--- start of RECORD EXCERPTS ---

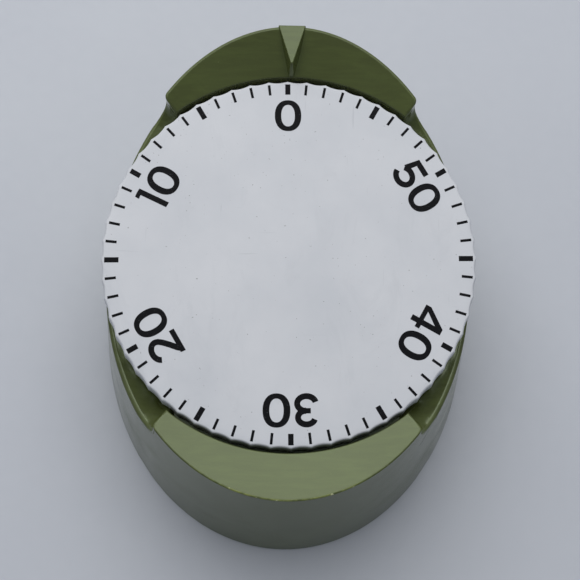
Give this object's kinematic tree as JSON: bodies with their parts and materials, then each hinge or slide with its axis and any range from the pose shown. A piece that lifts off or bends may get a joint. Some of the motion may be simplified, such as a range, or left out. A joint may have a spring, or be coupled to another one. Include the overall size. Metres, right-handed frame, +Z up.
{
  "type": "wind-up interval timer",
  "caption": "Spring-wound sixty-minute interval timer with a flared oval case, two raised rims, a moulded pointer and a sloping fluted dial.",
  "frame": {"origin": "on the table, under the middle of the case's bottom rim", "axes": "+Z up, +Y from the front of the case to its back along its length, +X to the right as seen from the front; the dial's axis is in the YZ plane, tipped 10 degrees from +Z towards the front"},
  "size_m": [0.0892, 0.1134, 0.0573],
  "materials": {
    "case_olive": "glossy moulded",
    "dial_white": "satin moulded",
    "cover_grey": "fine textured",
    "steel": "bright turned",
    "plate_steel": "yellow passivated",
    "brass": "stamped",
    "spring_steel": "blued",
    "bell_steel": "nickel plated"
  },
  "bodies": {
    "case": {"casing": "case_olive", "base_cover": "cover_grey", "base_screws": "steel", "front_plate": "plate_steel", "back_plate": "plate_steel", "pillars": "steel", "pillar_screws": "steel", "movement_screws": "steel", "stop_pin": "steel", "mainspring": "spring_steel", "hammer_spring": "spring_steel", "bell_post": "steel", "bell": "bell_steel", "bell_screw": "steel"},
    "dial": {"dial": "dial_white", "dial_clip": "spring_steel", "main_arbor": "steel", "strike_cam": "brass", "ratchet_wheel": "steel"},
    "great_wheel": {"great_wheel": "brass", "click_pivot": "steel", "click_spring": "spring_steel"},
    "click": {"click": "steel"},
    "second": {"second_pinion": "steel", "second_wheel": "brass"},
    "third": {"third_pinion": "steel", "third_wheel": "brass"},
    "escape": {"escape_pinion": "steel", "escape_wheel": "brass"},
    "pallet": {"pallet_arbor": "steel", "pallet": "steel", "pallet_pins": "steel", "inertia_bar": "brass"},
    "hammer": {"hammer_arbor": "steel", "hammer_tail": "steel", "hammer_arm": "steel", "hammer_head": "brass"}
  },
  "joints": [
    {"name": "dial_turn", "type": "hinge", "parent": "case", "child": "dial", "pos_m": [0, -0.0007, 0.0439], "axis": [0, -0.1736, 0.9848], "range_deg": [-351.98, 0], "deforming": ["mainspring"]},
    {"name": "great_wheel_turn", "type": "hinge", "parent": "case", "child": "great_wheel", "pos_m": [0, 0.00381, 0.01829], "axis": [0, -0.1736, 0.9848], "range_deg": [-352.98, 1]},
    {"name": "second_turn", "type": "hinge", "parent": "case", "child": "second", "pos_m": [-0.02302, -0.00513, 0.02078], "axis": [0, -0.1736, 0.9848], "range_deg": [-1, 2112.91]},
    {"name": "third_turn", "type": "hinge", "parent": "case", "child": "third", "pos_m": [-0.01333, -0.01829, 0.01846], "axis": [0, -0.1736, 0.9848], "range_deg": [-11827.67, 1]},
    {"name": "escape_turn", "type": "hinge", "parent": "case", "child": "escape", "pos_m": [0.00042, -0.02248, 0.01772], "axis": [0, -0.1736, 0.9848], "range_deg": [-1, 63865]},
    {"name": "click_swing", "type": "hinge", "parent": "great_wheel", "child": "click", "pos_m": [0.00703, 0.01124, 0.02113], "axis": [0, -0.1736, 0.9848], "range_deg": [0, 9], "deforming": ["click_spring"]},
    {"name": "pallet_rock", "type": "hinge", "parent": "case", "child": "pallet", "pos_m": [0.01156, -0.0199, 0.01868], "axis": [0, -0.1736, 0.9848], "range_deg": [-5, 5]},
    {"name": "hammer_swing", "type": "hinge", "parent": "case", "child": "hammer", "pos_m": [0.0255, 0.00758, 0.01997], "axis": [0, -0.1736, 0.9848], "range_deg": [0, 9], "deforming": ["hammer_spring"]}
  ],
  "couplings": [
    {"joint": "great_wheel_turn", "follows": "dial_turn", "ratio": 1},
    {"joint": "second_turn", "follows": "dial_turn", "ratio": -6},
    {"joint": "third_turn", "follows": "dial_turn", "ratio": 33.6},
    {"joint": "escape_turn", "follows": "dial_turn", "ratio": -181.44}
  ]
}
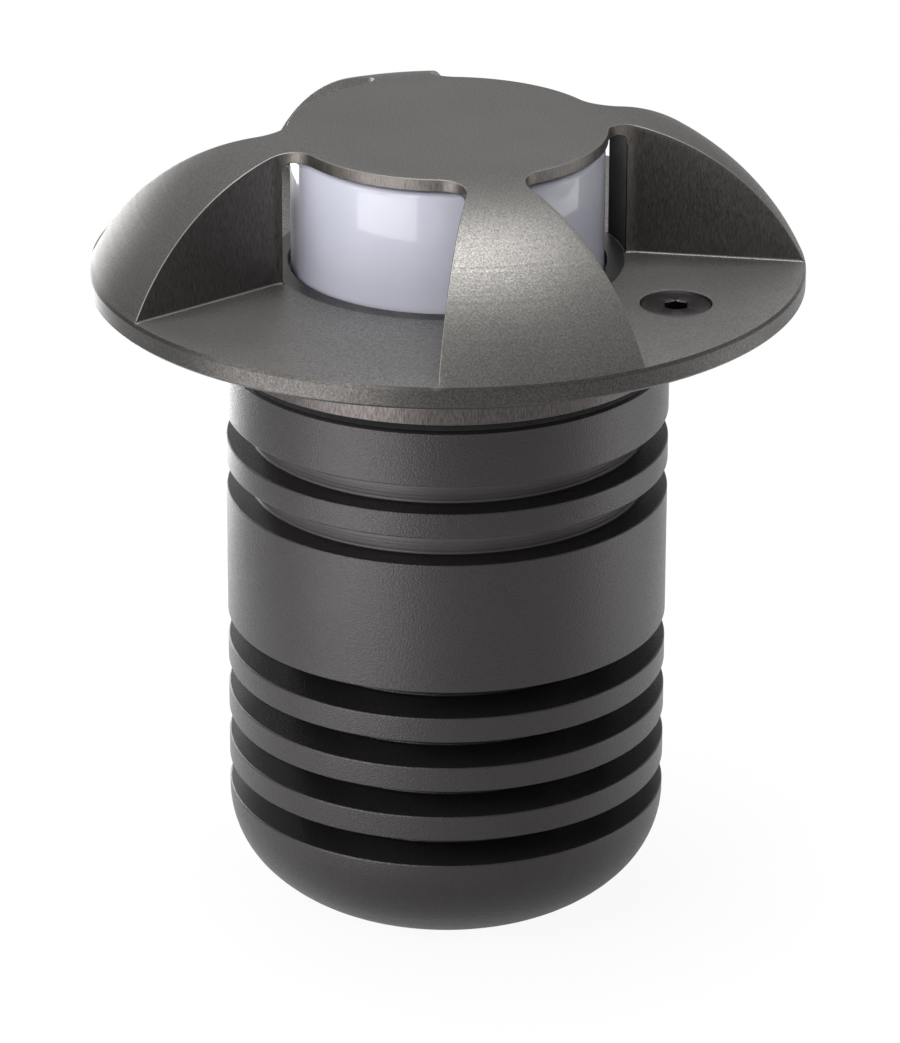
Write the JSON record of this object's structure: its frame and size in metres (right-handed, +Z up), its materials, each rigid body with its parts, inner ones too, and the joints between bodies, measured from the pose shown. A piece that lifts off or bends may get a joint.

--- end of RECORD EXCERPTS ---

Copy every record exactly, with nothing added or dropped.

PROBLEM SOLUTION:
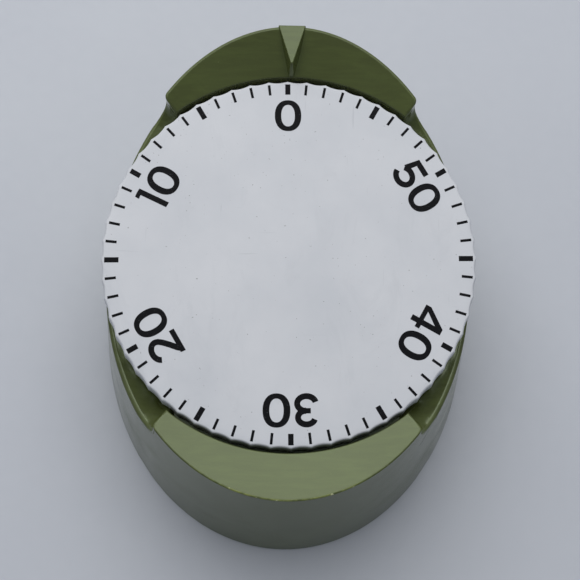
Give this object's kinematic tree as JSON: bodies with their parts and materials, then each hinge or slide with its axis and any range from the pose shown. A piece that lifts off or bends may get a joint. Some of the motion may be simplified, such as a range, or left out. A joint may have a spring, or be coupled to another one. Include the overall size. Metres, right-handed frame, +Z up.
{
  "type": "wind-up interval timer",
  "caption": "Spring-wound sixty-minute interval timer with a flared oval case, two raised rims, a moulded pointer and a sloping fluted dial.",
  "frame": {"origin": "on the table, under the middle of the case's bottom rim", "axes": "+Z up, +Y from the front of the case to its back along its length, +X to the right as seen from the front; the dial's axis is in the YZ plane, tipped 10 degrees from +Z towards the front"},
  "size_m": [0.0892, 0.1134, 0.0573],
  "materials": {
    "case_olive": "glossy moulded",
    "dial_white": "satin moulded",
    "cover_grey": "fine textured",
    "steel": "bright turned",
    "plate_steel": "yellow passivated",
    "brass": "stamped",
    "spring_steel": "blued",
    "bell_steel": "nickel plated"
  },
  "bodies": {
    "case": {"casing": "case_olive", "base_cover": "cover_grey", "base_screws": "steel", "front_plate": "plate_steel", "back_plate": "plate_steel", "pillars": "steel", "pillar_screws": "steel", "movement_screws": "steel", "stop_pin": "steel", "mainspring": "spring_steel", "hammer_spring": "spring_steel", "bell_post": "steel", "bell": "bell_steel", "bell_screw": "steel"},
    "dial": {"dial": "dial_white", "dial_clip": "spring_steel", "main_arbor": "steel", "strike_cam": "brass", "ratchet_wheel": "steel"},
    "great_wheel": {"great_wheel": "brass", "click_pivot": "steel", "click_spring": "spring_steel"},
    "click": {"click": "steel"},
    "second": {"second_pinion": "steel", "second_wheel": "brass"},
    "third": {"third_pinion": "steel", "third_wheel": "brass"},
    "escape": {"escape_pinion": "steel", "escape_wheel": "brass"},
    "pallet": {"pallet_arbor": "steel", "pallet": "steel", "pallet_pins": "steel", "inertia_bar": "brass"},
    "hammer": {"hammer_arbor": "steel", "hammer_tail": "steel", "hammer_arm": "steel", "hammer_head": "brass"}
  },
  "joints": [
    {"name": "dial_turn", "type": "hinge", "parent": "case", "child": "dial", "pos_m": [0, -0.0007, 0.0439], "axis": [0, -0.1736, 0.9848], "range_deg": [-351.98, 0], "deforming": ["mainspring"]},
    {"name": "great_wheel_turn", "type": "hinge", "parent": "case", "child": "great_wheel", "pos_m": [0, 0.00381, 0.01829], "axis": [0, -0.1736, 0.9848], "range_deg": [-352.98, 1]},
    {"name": "second_turn", "type": "hinge", "parent": "case", "child": "second", "pos_m": [-0.02302, -0.00513, 0.02078], "axis": [0, -0.1736, 0.9848], "range_deg": [-1, 2112.91]},
    {"name": "third_turn", "type": "hinge", "parent": "case", "child": "third", "pos_m": [-0.01333, -0.01829, 0.01846], "axis": [0, -0.1736, 0.9848], "range_deg": [-11827.67, 1]},
    {"name": "escape_turn", "type": "hinge", "parent": "case", "child": "escape", "pos_m": [0.00042, -0.02248, 0.01772], "axis": [0, -0.1736, 0.9848], "range_deg": [-1, 63865]},
    {"name": "click_swing", "type": "hinge", "parent": "great_wheel", "child": "click", "pos_m": [0.00703, 0.01124, 0.02113], "axis": [0, -0.1736, 0.9848], "range_deg": [0, 9], "deforming": ["click_spring"]},
    {"name": "pallet_rock", "type": "hinge", "parent": "case", "child": "pallet", "pos_m": [0.01156, -0.0199, 0.01868], "axis": [0, -0.1736, 0.9848], "range_deg": [-5, 5]},
    {"name": "hammer_swing", "type": "hinge", "parent": "case", "child": "hammer", "pos_m": [0.0255, 0.00758, 0.01997], "axis": [0, -0.1736, 0.9848], "range_deg": [0, 9], "deforming": ["hammer_spring"]}
  ],
  "couplings": [
    {"joint": "great_wheel_turn", "follows": "dial_turn", "ratio": 1},
    {"joint": "second_turn", "follows": "dial_turn", "ratio": -6},
    {"joint": "third_turn", "follows": "dial_turn", "ratio": 33.6},
    {"joint": "escape_turn", "follows": "dial_turn", "ratio": -181.44}
  ]
}
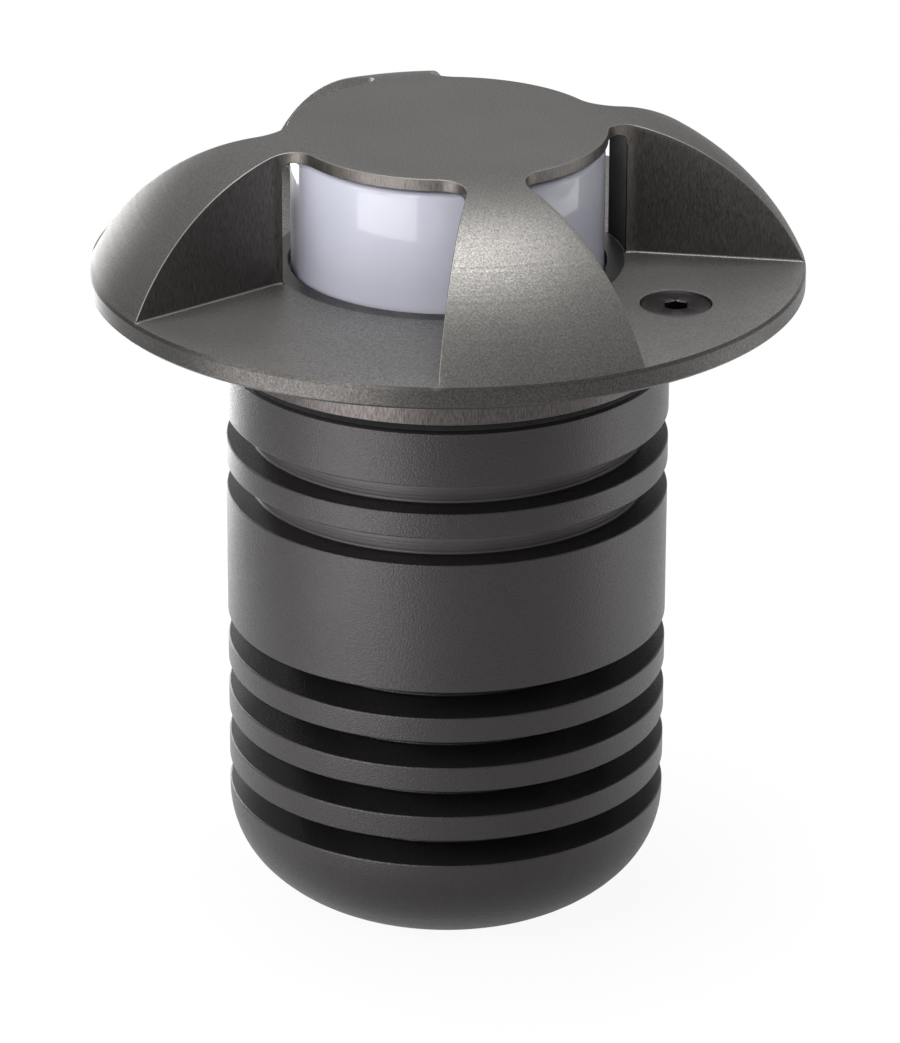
Write the JSON record of this object's structure: its frame and size in metres (right-handed, +Z up), its materials, each rigid body with its parts, inner ones too, and the joints between bodies, measured from the pose shown. A piece that lifts off or bends may get a joint.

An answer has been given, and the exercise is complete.